Vers une société à mission

« Les clients nous demandent des volumes de plus en plus élevés aujourd'hui face à l'explosion de la mobilité douce », fait savoir Thomas Lecompte. C'est de ce constat qu'ils ont imaginé le projet V-Mooc (pour vélo made in Occitanie), afin de produire local, en partenariat avec le Gersois Vélofactory qui porte un projet complémentaire à L'Isle-Jourdain.

Au-delà d'avoir un nom, ce projet V-Mooc a un prix : quatre millions d'euros. Les trois porteurs de projet comptent en récupérer une grande partie via de la dette bancaire et cherchent un million d'euros en equity. « Nous avons déjà sécurisé une partie de la somme. Nous poursuivons les discussions avec de potentiels partenaires », précise Thomas Lecompte.

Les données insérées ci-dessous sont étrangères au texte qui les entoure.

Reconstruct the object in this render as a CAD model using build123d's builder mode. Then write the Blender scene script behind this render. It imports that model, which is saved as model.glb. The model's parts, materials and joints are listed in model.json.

De plus, Milc Industry a déjà obtenu le soutien du plan France Relance, en 2021, à hauteur de 300.000 euros, pour enclencher le projet d'usine qui va se dérouler en deux étapes.

« Dans un premier temps, nous allons intégrer en interne tous les procédés mécaniques de soudure et de soudage essentiels à la production des cadres après avoir bouclé l'aspect financier d'ici fin 2023. Cette étape va nous amener jusqu'en novembre 2025. Puis la seconde phase sera l'installation dans un nouveau bâtiment, avec des capacités de production nouvelles et l'intégration du découpage des tubes, chose que nous sous-traitons aujourd'hui », projette le dirigeant.

Lui et ses associés comptent transformer Milc Industry en une société à mission à l'occasion de ce projet, qui devrait générer 30 embauches d'ici 2028. Les 22 collaborateurs actuels de Milc Industry et Antidotes Solutions devraient aussi bénéficier d'une nouvelle stratégie en interne sur la rémunération et le partage de la valeur grâce à cette transformation.